Two strings have special meaning in the histogram names:

  • "/" can be used to organize histograms in a folder tree structure for ROOT and the Presenter as well;
  • "_$" can be used to group histograms in sets, for example histograms
    Task= MuonDAQMon  Name= MuonMonitor/Pads by Region_$Q1
    Task= MuonDAQMon  Name= MuonMonitor/Pads by Region_$Q2
    

are part of the histogram set "MuonDAQMon/MuonMonitor/Pads by Region". Sets are meant for similar histograms that should have the same display or analysis options. The HistDB interface allows to specify options at set level, keeping the possibility to modify them at the level of single histograms.

Important : histograms for different time periods are added dynamically by the Presenter or analysis tools using the ROOT merging methods. You should publish only histograms that can be merged meaningfully (normal 1d or 2d counting histograms, or profile histograms). If you want to display e.g. a ratio (an efficiency plot for example), you should define it as a virtual histogram.

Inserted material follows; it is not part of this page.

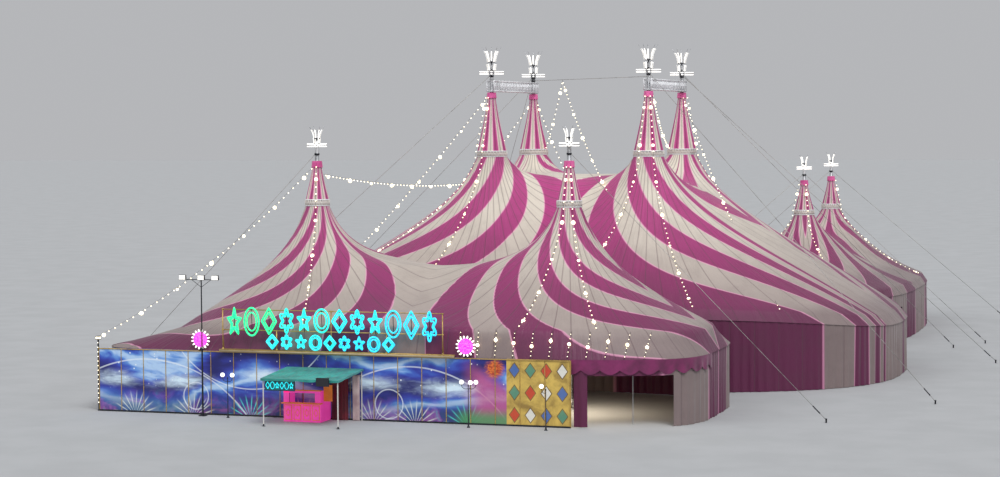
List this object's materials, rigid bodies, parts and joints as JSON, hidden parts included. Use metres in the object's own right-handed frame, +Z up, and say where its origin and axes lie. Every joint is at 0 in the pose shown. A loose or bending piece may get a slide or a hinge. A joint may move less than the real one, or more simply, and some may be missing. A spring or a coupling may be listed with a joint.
{
  "type": "circus big top tent, scale model",
  "caption": "Scale model of a striped circus big top: a tall main tent, a front foyer tent and a backstage tent, with masts, lit crowns, painted front wall and ticket booth.",
  "frame": {"origin": "centre of the underside of the base plate of the main tent's front right king mast, at ground level", "axes": "+Z up; +X along the painted front wall, from its left end to its right end as seen from outside; +Y from the front wall into the depth, towards the backstage tent"},
  "size_m": [5.5604, 8.3958, 2.2435],
  "materials": {
    "striped_cloth": "coated tent cloth, satin",
    "pale_cloth": "coated tent cloth, satin",
    "pink_cloth": "coated tent cloth, satin",
    "mast_steel": "grey paint",
    "rope_steel": "galvanised",
    "frame_gold": "beige gold paint",
    "painted_panel": "printed panel, satin",
    "booth_cloth": "coated cloth",
    "dark_metal": "dark paint",
    "lit_magenta": "lit plastic",
    "lit_globe": "lit globes on a dark post"
  },
  "bodies": {
    "root": {"main_roof_front_left": "striped_cloth", "main_peak_cap_front_left": "pink_cloth", "main_mast_front_left": "mast_steel", "main_roof_front_right": "striped_cloth", "main_peak_cap_front_right": "pink_cloth", "main_mast_front_right": "mast_steel", "main_roof_back_right": "striped_cloth", "main_peak_cap_back_right": "pink_cloth", "main_mast_back_right": "mast_steel", "main_roof_back_left": "striped_cloth", "main_peak_cap_back_left": "pink_cloth", "main_mast_back_left": "mast_steel", "foyer_roof_left": "striped_cloth", "foyer_peak_cap_left": "pink_cloth", "foyer_mast_left": "mast_steel", "foyer_roof_right": "striped_cloth", "foyer_peak_cap_right": "pink_cloth", "foyer_mast_right": "mast_steel", "backstage_roof_front": "striped_cloth", "backstage_peak_cap_front": "pink_cloth", "backstage_mast_front": "mast_steel", "backstage_roof_back": "striped_cloth", "backstage_peak_cap_back": "pink_cloth", "backstage_mast_back": "mast_steel", "main_side_wall": "pale_cloth", "foyer_side_wall": "striped_cloth", "backstage_side_wall": "pink_cloth", "main_side_poles": "rope_steel", "foyer_side_poles": "rope_steel", "backstage_side_poles": "rope_steel", "mast_bridge_left": "mast_steel", "mast_bridge_right": "mast_steel", "front_painted_wall": "painted_panel", "sign_frame": "frame_gold", "sunburst_left": "lit_magenta", "sunburst_right": "lit_magenta", "booth_frame": "dark_metal", "booth_roof": "booth_cloth", "booth_counter": "pink_cloth", "lamp_post_left": "lit_globe", "lamp_post_right": "lit_globe", "lamp_post_single": "lit_globe", "floodlight_post": "dark_metal", "corner_post_left": "dark_metal"}
  },
  "joints": []
}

Histogram Declaration to HistDB

Every time histograms are added to the monitoring tasks, they have to be declared to the HistDB in order to be used by the Presenter or analysis tasks. This can be done in multiple ways:

Using the Saveset2HistDB tool

This is the recommended way.

This program is included in the Online/OMAlib package. Online, use

 
  SetupProject Online 
 Saveset2HistDB.exe -t <TaskName> <mysaveset.root>
    

the TaskName field is mandatory: be sure to use the correct one for your saveset. The program requires the HIST_WRITER password and will ask for confirmation before committing changes to the DB.

Outside the pit, you can use the tool only from the DQ farm pcs pclbocrX.cern.ch. Use

 
  SetupProject Online 
  setenv CMTCONFIG slc4_ia32_gcc34
  setenv TNS_ADMIN /afs/cern.ch/lhcb/group/dataquality/ROOT 
  Saveset2HistDB.exe -t <TaskName> <mysaveset.root>
    

Using the Presenter

Use Tools->Page Editor Online to declare histograms from DIM or Tools->Page Editor Offline to declare histograms from a saveset. You are asked to reconnect to the DB: use the HIST_WRITER account. Then select histograms on the right upper tree and declare them to the DB. See the Presenter documentation for more details.

Note than in the offline mode, the taskname is taken from the saveset file name, that must follow the correct naming convention (the file name is important not its path).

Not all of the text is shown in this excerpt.